Every other page on this site has an interactive simulation. This page does not. The simulation for this page is your life. Run it.

The site exists because some patterns in the world are best learned by sitting at them, and prose alone cannot do the work. The simulations on the other pages are training wheels for a particular kind of seeing — the seeing that notices when something complicated is being made of something simple, when something coordinated is being made out of something local, when something that looks designed had no designer. Once you have that seeing, you do not need the site anymore. The seeing is portable. Take it with you.
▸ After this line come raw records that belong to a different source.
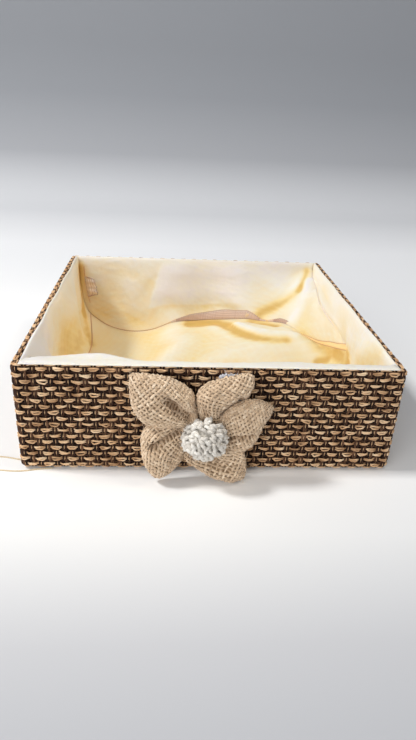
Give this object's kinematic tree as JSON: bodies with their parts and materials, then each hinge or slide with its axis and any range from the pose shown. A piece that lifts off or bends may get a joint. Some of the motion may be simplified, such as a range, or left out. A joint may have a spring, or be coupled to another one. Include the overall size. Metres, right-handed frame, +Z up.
{
  "type": "flower girl basket",
  "caption": "Open square tray basket of stiff board in woven paper straw, with a loose ivory satin lining and a burlap flower with a white yarn centre on the front",
  "frame": {"origin": "middle of the flat underside, at the height of the surface it stands on", "axes": "+Z up, +X to the right and -Y towards a person who looks at the flowered front"},
  "size_m": [0.2876, 0.2656, 0.0753],
  "materials": {
    "greyboard": "plain greyboard, cut edges",
    "paper_tape": "kraft paper tape, matte",
    "paper_straw": "woven cloth of twisted tan and dark brown paper straws, low sheen",
    "seam_thread": "tan cotton sewing thread",
    "satin_lining": "ivory satin, soft sheen",
    "overlock_thread": "mauve-brown overlock thread, several rows of stitches",
    "burlap": "open plain-weave jute burlap, matte",
    "yarn": "white cotton yarn, knitted in loops",
    "felt": "pale grey felt",
    "glue": "set hot-melt glue"
  },
  "bodies": {
    "root": {"base_board": "greyboard", "front_board": "greyboard", "back_board": "greyboard", "left_board": "greyboard", "right_board": "greyboard", "corner_tape_front_left": "paper_tape", "corner_tape_front_right": "paper_tape", "corner_tape_back_left": "paper_tape", "corner_tape_back_right": "paper_tape", "woven_wrap": "paper_straw", "woven_bottom": "paper_straw", "rim_seam_thread": "seam_thread", "bottom_seam_thread": "seam_thread", "lining_front": "satin_lining", "lining_back": "satin_lining", "lining_left": "satin_lining", "lining_right": "satin_lining", "lining_base": "satin_lining", "overlock_base_front": "overlock_thread", "overlock_base_back": "overlock_thread", "overlock_base_left": "overlock_thread", "overlock_base_right": "overlock_thread", "overlock_corner_front_left": "overlock_thread", "overlock_corner_front_right": "overlock_thread", "overlock_corner_back_left": "overlock_thread", "overlock_corner_back_right": "overlock_thread", "petal_top_left": "burlap", "petal_top_right": "burlap", "petal_right": "burlap", "petal_bottom_right": "burlap", "petal_bottom_left": "burlap", "yarn_centre": "yarn", "petal_gather_thread": "seam_thread", "felt_backing": "felt", "flower_glue": "glue", "thread_tail_upper": "seam_thread", "thread_tail_lower": "seam_thread"}
  },
  "joints": []
}
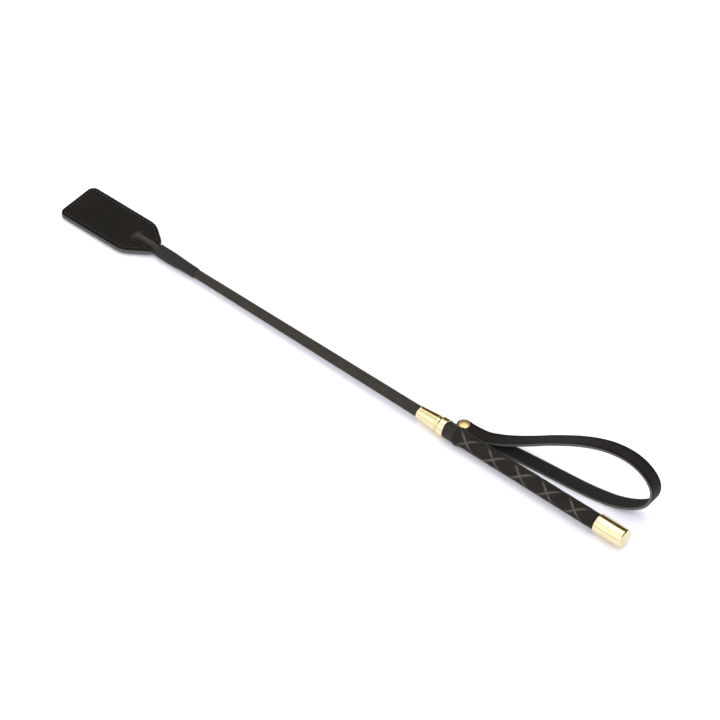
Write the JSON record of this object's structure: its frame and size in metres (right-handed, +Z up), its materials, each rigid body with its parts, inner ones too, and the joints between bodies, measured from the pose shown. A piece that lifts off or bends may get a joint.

Whether the universe is a simulation in the Bostrom sense or whether it is metaphysically what it appears to be is a question I cannot answer and do not need to. What I can tell you is that this universe, whatever its substrate, is the one your life is running in. There are no other rounds. The patterns the site describes are the rules of this round. The patterns are gentle, in their way: they do not demand belief, only attention. They reward the same kind of stillness that the wisdom traditions kept describing. They make a great life recognizably possible.

So: pay attention. Notice the murmurations. Notice the synchronies. Notice the chaos and the fractals and the cities and the heartbeats and the spirals and the slime molds. Notice the things that look designed but were not. Notice the long shape of cause and effect through populations and across time. Notice the people you are coupled to, and treat them like the wave they are. Notice the part of you that is the noticing.

Go live a great life. Notice what shows up.